Middendorf spent three preteen years in Holland with his family—his father was named ambassador to the Netherlands in 1969—and his teenage years in northern Virginia. He was first exposed to climbing when his parents sent him to a mountaineering school near Telluride, Colorado. Through the early to mid-1970s, Middendorf climbed at East Coast crags, including ice climbs in New Hampshire.

In 1978, he made his first trip to Yosemite with friend John Ely and became acquainted with the climbing landscape that would shape his entire life. He attended Dartmouth in New Hampshire for two years to study engineering, but in 1981 transferred to Stanford, closer to his newfound home. After earning his degree, he was offered a spot on the rescue team and moved to Yosemite for an extended stay. Between 1981 and 1986, he fired off dozens of wall routes—new routes, speed records, and solo adventures, many of them first winter ascents, first one-day ascents, fastest ascents, and on and on.

In 1986, he joined longtime Valley climbers Steve Bosque and Mike Corbett for a winter attempt on Half Dome’s south face. A storm nearly killed all three as the route became a waterfall and falling water and snow crushed their primitive portaledges and their bodies. They eventually were helicoptered off. The south face would’ve been Middendorf’s 40th big-wall route in the Valley. Instead, it became a turning point.

Middendorf began reinventing the portaledge and formed A5, a company that designed and developed wall-climbing gear. Having moved to Flagstaff, Arizona, Middendorf suddenly had easy access to the desert country of the Four Corners, and he explored the area, making first ascents of about 20 towers. His new base also afforded trips to Zion, which was still wide open for new routes. Middendorf and friends did a handful of new, hard walls in the Grade V–VI range, including the stunning southwest buttress of Abraham. He also climbed a new Grade VI on Mt. Hooker in the Wind River Range with Steve Quinlan.

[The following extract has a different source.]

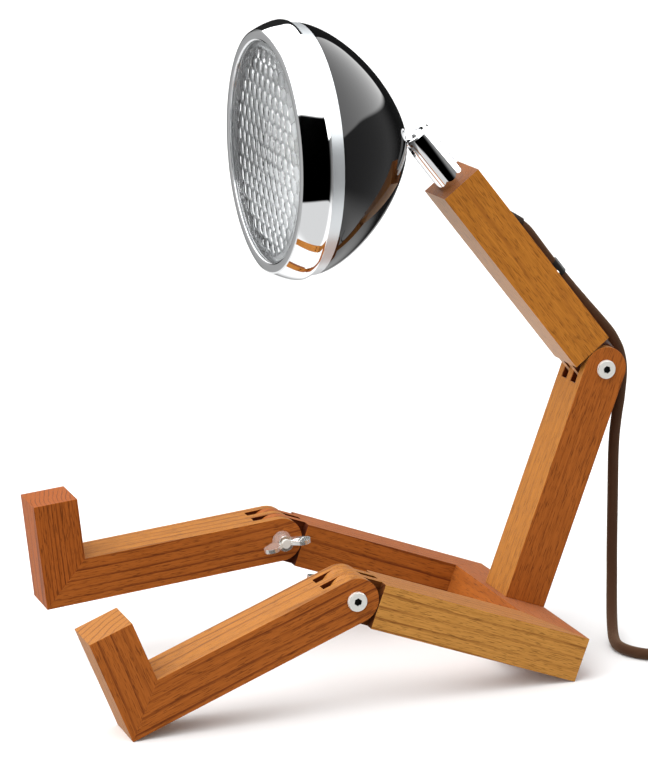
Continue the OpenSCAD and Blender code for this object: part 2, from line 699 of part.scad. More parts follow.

In 1997, he sold A5 to The North Face, then dabbled in several creative and scientific outlets, including surveying, a newspaper job, and river guiding. He met his future wife, Jeni, in 2007, while guiding the Grand Canyon. They were married and had a son, Rowen, before moving to Australia in 2009. Rowen’s sister, Remi, was born in Tasmania.

Middendorf continued climbing, and in 2010 he became active in the push to save ancient forests in Tasmania. Having already received a master’s degree in architecture from Harvard University, he studied fabric architecture at the University of Sydney and founded a new portaledge company, D4. Members of the Bob Brown Foundation, a Tasmanian environmental organization, used his portaledges—the successors to heavy plywood platforms—for tree-sitting disruptions of the logging of ancient trees for wood chips. His particular interest was the Takayna/Tarkine wilderness in northwest Tasmania. He made all his designs open-source, so that anyone with some scissors, fabric, tubular aluminum, and rudimentary sewing skills could copy his designs.

As a writer, Middendorf published dozens of articles and several books on wall climbing. He also did probably the most significant research into the development of climbing gear that any single researcher has ever undertaken; the research was published in 2023 in two volumes called Mechanical Advantage: Tools for the Wild Vertical.

Middendorf died unexpectedly in his sleep while visiting family in Little Compton, Rhode Island, on June 21, 2024.

“John was a delightful character who loved the world’s wilderness,” Bob Brown said after his passing. “Our foundation is shocked by his sudden loss. We are grieving for his wife, Jeni, and young family.” Middendorf was awarded the prestigious Deni Greene Award by the foundation posthumously.